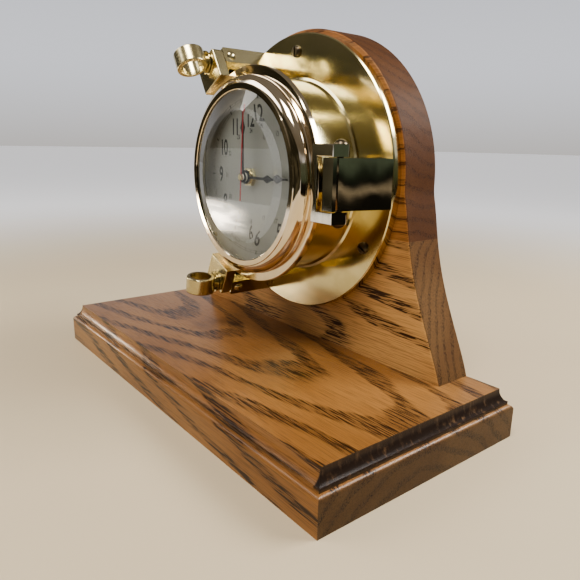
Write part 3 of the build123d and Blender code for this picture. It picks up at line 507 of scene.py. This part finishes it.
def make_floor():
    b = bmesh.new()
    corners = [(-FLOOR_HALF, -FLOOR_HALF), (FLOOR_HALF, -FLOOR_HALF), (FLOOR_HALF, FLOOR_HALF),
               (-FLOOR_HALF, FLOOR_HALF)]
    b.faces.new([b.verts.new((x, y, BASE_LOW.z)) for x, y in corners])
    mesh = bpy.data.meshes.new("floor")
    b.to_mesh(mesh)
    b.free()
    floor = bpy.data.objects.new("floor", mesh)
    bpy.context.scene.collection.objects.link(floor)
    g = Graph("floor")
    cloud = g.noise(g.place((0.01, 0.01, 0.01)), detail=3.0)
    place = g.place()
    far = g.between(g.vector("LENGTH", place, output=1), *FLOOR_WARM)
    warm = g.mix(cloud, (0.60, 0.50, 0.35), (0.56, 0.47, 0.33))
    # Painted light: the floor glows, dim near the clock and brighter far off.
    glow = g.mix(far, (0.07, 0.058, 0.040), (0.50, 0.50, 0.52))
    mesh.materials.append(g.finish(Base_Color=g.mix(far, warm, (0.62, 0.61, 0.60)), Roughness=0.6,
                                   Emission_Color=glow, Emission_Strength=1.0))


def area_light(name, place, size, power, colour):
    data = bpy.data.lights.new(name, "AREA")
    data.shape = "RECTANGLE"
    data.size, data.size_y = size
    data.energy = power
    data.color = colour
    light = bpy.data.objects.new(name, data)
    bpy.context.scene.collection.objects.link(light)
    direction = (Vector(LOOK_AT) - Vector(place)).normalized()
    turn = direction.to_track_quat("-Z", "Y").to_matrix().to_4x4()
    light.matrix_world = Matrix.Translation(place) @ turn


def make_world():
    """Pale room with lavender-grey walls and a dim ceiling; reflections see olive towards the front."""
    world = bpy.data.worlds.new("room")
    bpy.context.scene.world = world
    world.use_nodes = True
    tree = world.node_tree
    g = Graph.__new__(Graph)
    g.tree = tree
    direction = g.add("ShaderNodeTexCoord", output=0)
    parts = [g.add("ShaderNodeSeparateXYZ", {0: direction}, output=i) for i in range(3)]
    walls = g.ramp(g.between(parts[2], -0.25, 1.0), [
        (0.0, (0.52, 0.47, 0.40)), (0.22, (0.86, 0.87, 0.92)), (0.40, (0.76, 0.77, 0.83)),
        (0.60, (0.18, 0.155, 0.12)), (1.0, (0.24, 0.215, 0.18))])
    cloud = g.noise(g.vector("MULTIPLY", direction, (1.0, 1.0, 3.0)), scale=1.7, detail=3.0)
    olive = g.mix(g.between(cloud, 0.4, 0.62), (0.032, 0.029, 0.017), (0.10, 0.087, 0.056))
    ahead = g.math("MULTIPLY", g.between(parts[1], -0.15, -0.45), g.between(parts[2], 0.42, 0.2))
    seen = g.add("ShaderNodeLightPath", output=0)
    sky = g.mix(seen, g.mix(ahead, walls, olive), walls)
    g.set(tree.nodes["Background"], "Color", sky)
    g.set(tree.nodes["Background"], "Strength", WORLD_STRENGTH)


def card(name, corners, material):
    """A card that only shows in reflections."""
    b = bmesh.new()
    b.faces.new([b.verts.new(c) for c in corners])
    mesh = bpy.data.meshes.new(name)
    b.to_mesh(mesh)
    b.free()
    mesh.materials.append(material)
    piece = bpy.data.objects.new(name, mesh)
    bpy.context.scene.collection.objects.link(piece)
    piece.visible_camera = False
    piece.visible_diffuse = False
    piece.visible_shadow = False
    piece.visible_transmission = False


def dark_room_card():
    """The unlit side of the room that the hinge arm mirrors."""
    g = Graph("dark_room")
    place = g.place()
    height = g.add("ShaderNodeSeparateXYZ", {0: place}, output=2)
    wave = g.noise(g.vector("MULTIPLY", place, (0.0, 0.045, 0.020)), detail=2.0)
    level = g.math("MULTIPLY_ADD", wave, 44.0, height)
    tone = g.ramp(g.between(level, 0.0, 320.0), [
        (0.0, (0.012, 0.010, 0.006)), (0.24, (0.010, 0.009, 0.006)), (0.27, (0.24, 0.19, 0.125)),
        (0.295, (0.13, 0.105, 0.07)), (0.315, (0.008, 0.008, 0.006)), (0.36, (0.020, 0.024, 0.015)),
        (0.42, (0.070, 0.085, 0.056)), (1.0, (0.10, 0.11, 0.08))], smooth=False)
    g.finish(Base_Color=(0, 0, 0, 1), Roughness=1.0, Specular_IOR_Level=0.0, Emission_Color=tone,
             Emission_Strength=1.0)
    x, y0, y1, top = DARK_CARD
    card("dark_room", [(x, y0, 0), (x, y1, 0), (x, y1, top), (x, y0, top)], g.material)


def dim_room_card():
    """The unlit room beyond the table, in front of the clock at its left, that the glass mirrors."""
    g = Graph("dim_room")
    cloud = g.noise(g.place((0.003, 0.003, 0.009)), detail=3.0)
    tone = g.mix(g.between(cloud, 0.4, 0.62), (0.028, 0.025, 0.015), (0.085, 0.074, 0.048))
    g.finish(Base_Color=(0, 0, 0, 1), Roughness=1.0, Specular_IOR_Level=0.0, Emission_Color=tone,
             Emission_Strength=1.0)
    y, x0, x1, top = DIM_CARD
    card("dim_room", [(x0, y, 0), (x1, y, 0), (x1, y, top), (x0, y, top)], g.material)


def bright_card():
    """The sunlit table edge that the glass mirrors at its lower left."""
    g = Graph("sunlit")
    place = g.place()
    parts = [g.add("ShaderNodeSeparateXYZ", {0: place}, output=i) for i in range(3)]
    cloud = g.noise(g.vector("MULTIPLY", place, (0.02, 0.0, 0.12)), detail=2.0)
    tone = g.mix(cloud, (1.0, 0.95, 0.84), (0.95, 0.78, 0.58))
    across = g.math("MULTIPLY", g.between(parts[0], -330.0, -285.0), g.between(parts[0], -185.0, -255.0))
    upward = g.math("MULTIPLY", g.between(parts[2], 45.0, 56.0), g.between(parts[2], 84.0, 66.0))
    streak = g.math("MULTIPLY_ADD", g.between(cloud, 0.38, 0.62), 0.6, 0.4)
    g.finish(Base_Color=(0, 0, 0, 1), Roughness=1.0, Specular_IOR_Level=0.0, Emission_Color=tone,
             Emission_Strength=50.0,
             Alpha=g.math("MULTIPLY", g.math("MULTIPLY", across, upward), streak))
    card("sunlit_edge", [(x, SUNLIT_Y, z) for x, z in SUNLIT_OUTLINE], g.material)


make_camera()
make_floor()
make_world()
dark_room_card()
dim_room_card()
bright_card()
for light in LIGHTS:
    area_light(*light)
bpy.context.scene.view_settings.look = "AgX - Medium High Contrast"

REQUIRED TASK:
Only the lines from the beginning of the material to the line containing "light.matrix_world = Matrix.Translation(place)" should be echoed, verbatim and in full.

RESULT BELOW:
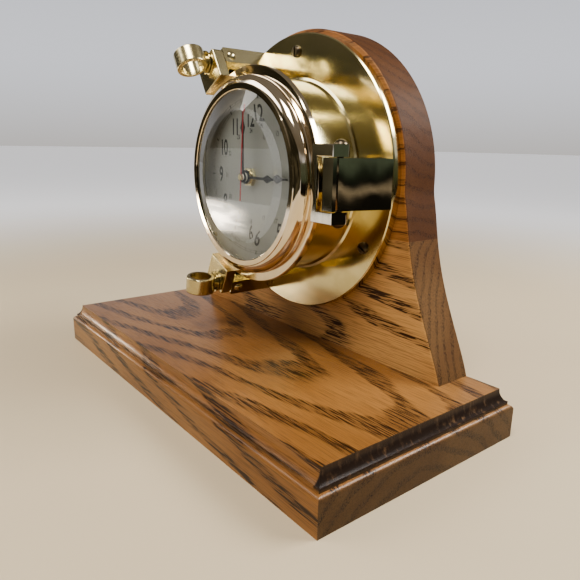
Write part 3 of the build123d and Blender code for this picture. It picks up at line 507 of scene.py. This part finishes it.
def make_floor():
    b = bmesh.new()
    corners = [(-FLOOR_HALF, -FLOOR_HALF), (FLOOR_HALF, -FLOOR_HALF), (FLOOR_HALF, FLOOR_HALF),
               (-FLOOR_HALF, FLOOR_HALF)]
    b.faces.new([b.verts.new((x, y, BASE_LOW.z)) for x, y in corners])
    mesh = bpy.data.meshes.new("floor")
    b.to_mesh(mesh)
    b.free()
    floor = bpy.data.objects.new("floor", mesh)
    bpy.context.scene.collection.objects.link(floor)
    g = Graph("floor")
    cloud = g.noise(g.place((0.01, 0.01, 0.01)), detail=3.0)
    place = g.place()
    far = g.between(g.vector("LENGTH", place, output=1), *FLOOR_WARM)
    warm = g.mix(cloud, (0.60, 0.50, 0.35), (0.56, 0.47, 0.33))
    # Painted light: the floor glows, dim near the clock and brighter far off.
    glow = g.mix(far, (0.07, 0.058, 0.040), (0.50, 0.50, 0.52))
    mesh.materials.append(g.finish(Base_Color=g.mix(far, warm, (0.62, 0.61, 0.60)), Roughness=0.6,
                                   Emission_Color=glow, Emission_Strength=1.0))


def area_light(name, place, size, power, colour):
    data = bpy.data.lights.new(name, "AREA")
    data.shape = "RECTANGLE"
    data.size, data.size_y = size
    data.energy = power
    data.color = colour
    light = bpy.data.objects.new(name, data)
    bpy.context.scene.collection.objects.link(light)
    direction = (Vector(LOOK_AT) - Vector(place)).normalized()
    turn = direction.to_track_quat("-Z", "Y").to_matrix().to_4x4()
    light.matrix_world = Matrix.Translation(place) @ turn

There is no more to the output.